All around us evermore, are human needs and sorrows which make their mute appeal to us. We are our brother's keeper. It will not avail as an excuse for us—that we did our brother no harm. That was not what he needed from us—security against being hurt by us. A little kindness shown to him, would have proved a wonderful blessing to him. The struggle was too much for his strength—and even a word of cheer would have helped him. He was facing the world's cold blasts, and a moment's shelter in love's warmth would have renewed his courage for what was yet before him.
It seems as if the priest, when he came near the wounded man, kept his face turned away, so that he could not see him. There are many people who do the same in these days. They refuse to see the misery and sorrow around them. But keeping ourselves ignorant of human needs, will never excuse us for not relieving them.
The Levite turned aside, and looked at the wounded sufferer, and said, "Poor fellow, I am very sorry for you. Are you much hurt? I hope some of your friends will come to help you." Then he went on. There is much of this kind of sympathy in the world. People express interest in those who are suffering, telling them how sorry they are for them. Perhaps they promise to pray for them. Then they pass by on the other side. Such sympathy is very cheap, and is as valueless as cheap. It costs to do good to others. We cannot love our neighbor as ourselves—and then save ourselves from self-denial and sacrifice. He who will save his life—shall lose it. The way to save our life in reality—is to give it out in love as the good Samaritan gave out his life. It may seem a waste, a failure; but nothing emptied out in love, is wasted.
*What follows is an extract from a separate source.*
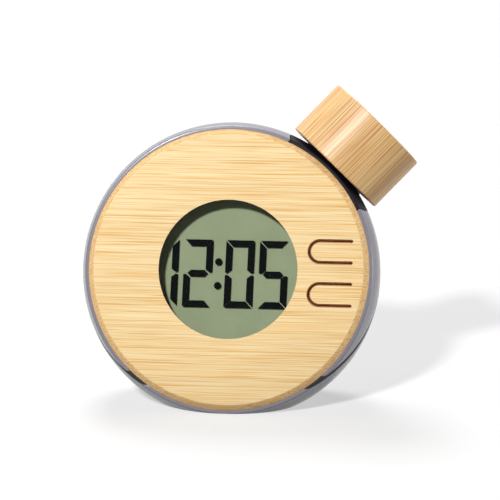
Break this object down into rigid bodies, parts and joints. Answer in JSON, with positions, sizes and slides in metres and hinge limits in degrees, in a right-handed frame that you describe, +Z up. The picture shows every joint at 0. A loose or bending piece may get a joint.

But whatever the cost, we should never fail in a duty of love. We do grievous wrong to others, by withholding from them what we owe to them. There is a sin of not doing. We shall be judged, not alone by what we do—but also by what we leave undone. We need to give more heed to the active side of our life. We cannot cut ourselves off from our brothers. It is not enough to think of getting on in the world; we dare not seek to get on and pay no heed to those who are journeying with us.